Functional Requirements:

Broadcasters go live using RTMP/SRT from desktop (OBS) or mobile apps
Viewers watch live streams with quality selection and adaptive bitrate
Real-time interaction via chat, reactions, and polls
Stream recording for on-demand replay (DVR functionality)
Multi-host co-streaming with audio/video mixing
Stream scheduling, notifications to followers, and stream metadata (title, category)

Non-Functional Requirements:

Support 500K concurrent streams and 50 million concurrent viewers
Glass-to-glass latency under 5 seconds for standard mode, under 1.5 seconds for ultra-low-latency
99.95% stream uptime; automatic ingest failover within 3 seconds
Horizontal scaling: adding capacity should be linear with demand
Support streams up to 24 hours continuously

Scale Estimation

500K concurrent streams at average 5 Mbps ingest = 2.5 Tbps ingest bandwidth. Each stream transcoded to 4 quality variants = 10 Tbps transcode output. 50M concurrent viewers at average 3 Mbps = 150 Tbps CDN egress. Chat: assume 10% of viewers send 1 message/min → 5M messages/min = 83K messages/sec. DVR storage: 500K streams × 5 Mbps × 3600 sec/hr = 337TB/hour of recorded content. At 8-hour average stream duration, 2.7PB/day of DVR recordings.

High-Level Architecture

The platform architecture consists of four planes: Ingest, Transcode, Delivery, and Interaction. The Ingest Plane deploys edge ingest servers at 50+ PoPs. Each ingest server runs an RTMP/SRT listener that authenticates the broadcaster's stream key, validates the incoming bitrate/resolution, and establishes a persistent connection. The raw stream is forwarded to the nearest Transcode Cluster via an internal low-latency transport protocol (typically RIST or SRT over a dedicated backbone).

The Transcode Plane runs GPU-accelerated encoders (NVENC or Intel QSV) that produce HLS output in real-time. Each transcoder takes the raw stream and outputs 4 renditions (e.g., 1080p60, 720p30, 480p30, 360p30) as 2-second HLS segments with CMAF packaging. Segments are immediately pushed to the Delivery Plane — a CDN with edge PoPs that serve HLS manifests and segments to viewers. The manifest is a live-updating m3u8 playlist that the viewer's player polls every segment duration.

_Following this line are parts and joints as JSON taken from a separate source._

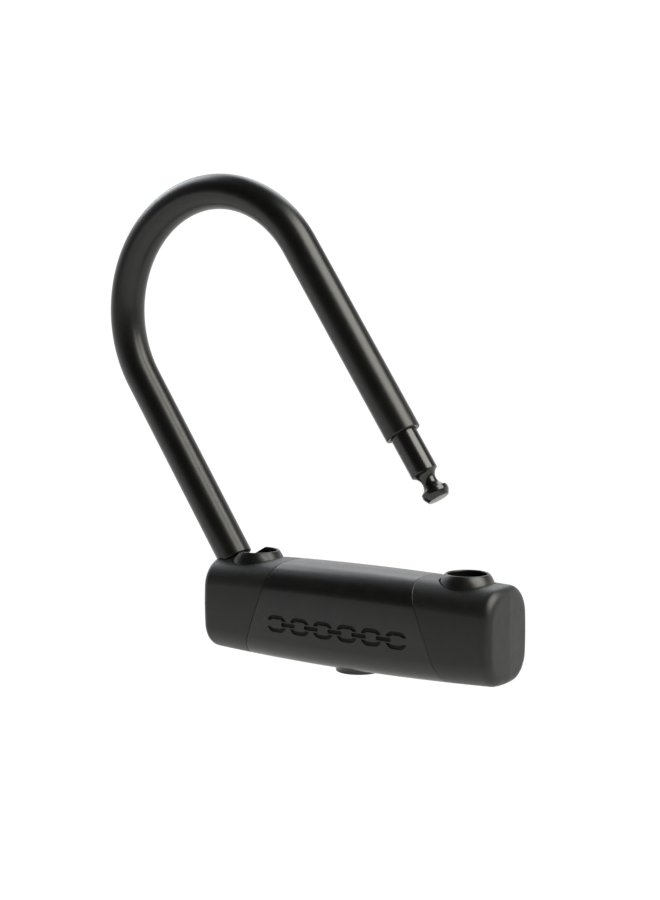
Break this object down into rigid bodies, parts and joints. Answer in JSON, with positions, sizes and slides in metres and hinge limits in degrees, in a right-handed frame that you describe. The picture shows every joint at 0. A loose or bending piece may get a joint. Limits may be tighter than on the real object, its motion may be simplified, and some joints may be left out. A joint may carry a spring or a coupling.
{
  "type": "u lock",
  "caption": "Bicycle U lock with a coated shackle hinged in one end of a crossbar, shown open, and a keyed bolt that holds its free foot.",
  "frame": {"origin": "middle of the crossbar, on the line shared by the hinge pins and the lock bolt", "axes": "+X along the crossbar towards the locking socket, +Y towards the back, +Z out of the sockets"},
  "size_m": [0.2308, 0.0398, 0.2332],
  "materials": {
    "black_plastic": "satin moulded black plastic",
    "soft_coating": "smooth satin black coating",
    "black_steel": "glossy black plated steel",
    "bare_steel": "machined bare steel",
    "lock_brass": "machined brass",
    "bumper_rubber": "matte black rubber"
  },
  "bodies": {
    "crossbar": {"center_sleeve": "black_plastic", "left_end_cap": "black_plastic", "right_end_cap": "black_plastic", "left_collar": "black_steel", "right_collar": "black_steel", "guard_ring": "black_steel", "crossbar_tube": "bare_steel", "left_end_plug": "bare_steel", "right_end_plug": "bare_steel", "left_plug_pin": "bare_steel", "right_plug_pin": "bare_steel", "hinge_block": "bare_steel", "hinge_block_pin": "bare_steel", "hinge_pin_front": "bare_steel", "hinge_pin_rear": "bare_steel", "bolt_guide": "bare_steel", "guide_pin_inner": "bare_steel", "guide_pin_outer": "bare_steel", "housing_screw_left": "bare_steel", "housing_screw_right": "bare_steel", "drill_guard": "bare_steel", "cylinder_housing": "lock_brass", "foot_bumper": "bumper_rubber"},
    "shackle": {"shackle_core": "black_steel", "shackle_sleeve": "soft_coating"},
    "key_core": {"disc_carrier": "lock_brass", "disc_1": "lock_brass", "disc_2": "lock_brass", "disc_3": "lock_brass", "disc_4": "lock_brass", "disc_5": "lock_brass", "disc_6": "lock_brass", "disc_7": "lock_brass", "sidebar": "bare_steel", "drive_cam": "bare_steel"},
    "bolt": {"lock_bolt": "bare_steel", "bolt_peg": "bare_steel"},
    "shutter": {"keyway_shutter": "black_steel"}
  },
  "joints": [
    {"name": "shackle_swing", "type": "hinge", "parent": "crossbar", "child": "shackle", "pos_m": [-0.05897, 0, 0], "axis": [0, 1, 0], "range_deg": [0, 34.03]},
    {"name": "key_turn", "type": "hinge", "parent": "crossbar", "child": "key_core", "pos_m": [0, 0, -0.014], "axis": [0, 0, 1], "range_deg": [0, 90]},
    {"name": "bolt_slide", "type": "slide", "parent": "crossbar", "child": "bolt", "axis": [1, 0, 0], "range_m": [0, 0.0045]},
    {"name": "shutter_turn", "type": "hinge", "parent": "crossbar", "child": "shutter", "pos_m": [0, 0, -0.0243], "axis": [0, 0, 1], "range_deg": [0, 90]}
  ],
  "couplings": [
    {"joint": "key_turn", "follows": "bolt_slide", "rad_per_m": 349.06}
  ]
}
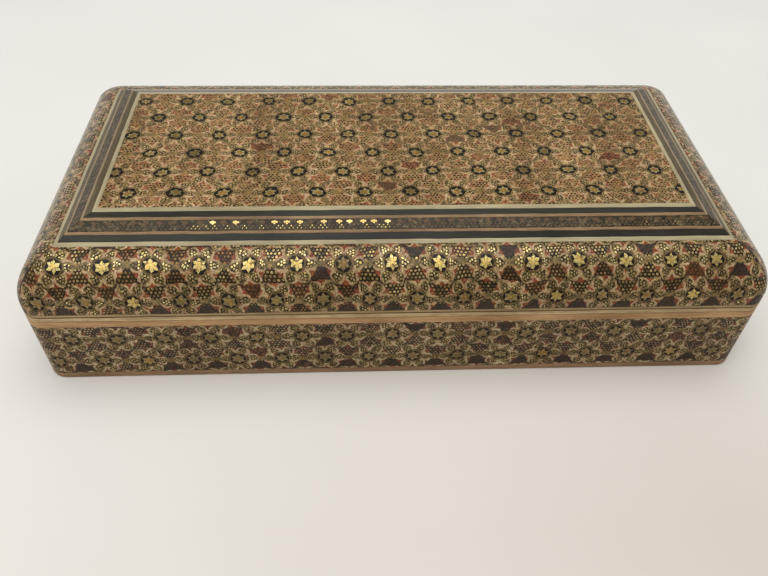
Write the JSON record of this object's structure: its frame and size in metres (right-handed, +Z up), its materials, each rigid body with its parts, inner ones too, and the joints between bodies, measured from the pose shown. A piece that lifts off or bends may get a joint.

The Interaction Plane handles chat, reactions, polls, and viewer count. A WebSocket Gateway maintains persistent connections with all viewers. Messages flow through a Chat Service that applies moderation, then publishes to a partitioned message bus (Kafka or NATS) for fan-out to all connected viewers of that stream. A separate Analytics Pipeline processes viewership events in real-time for the streamer's dashboard.

Core Components

Ingest Server Cluster

Ingest servers are the first point of contact for broadcasters. Each server handles up to 1,000 concurrent RTMP connections using a multi-threaded async I/O architecture (built on libuv or Tokio). On connection, the server validates the stream key against the Auth Service (cached locally with 5-minute TTL), performs codec negotiation (H.264 required, H.265 optional), and begins forwarding packets. If the ingest server detects packet loss exceeding 1% or the broadcaster disconnects, an automatic failover redirects the stream to a backup ingest server. The broadcaster's encoder (OBS) is configured with primary and backup ingest URLs for client-side failover.

Real-Time Transcoder

Transcoders run as Kubernetes pods with GPU resource requests. Each pod runs a custom transcoding daemon wrapping FFmpeg with hardware acceleration. The daemon receives raw H.264/H.265 NAL units over SRT, decodes to raw frames, and re-encodes to multiple bitrates simultaneously. The output is CMAF (Common Media Application Format) segments — fragmented MP4 with byte-range addressing — enabling low-latency HLS (LL-HLS) with partial segment delivery. The transcoder publishes completed segments to an internal segment store (Redis for metadata, S3 for segment data) and notifies the Delivery Plane.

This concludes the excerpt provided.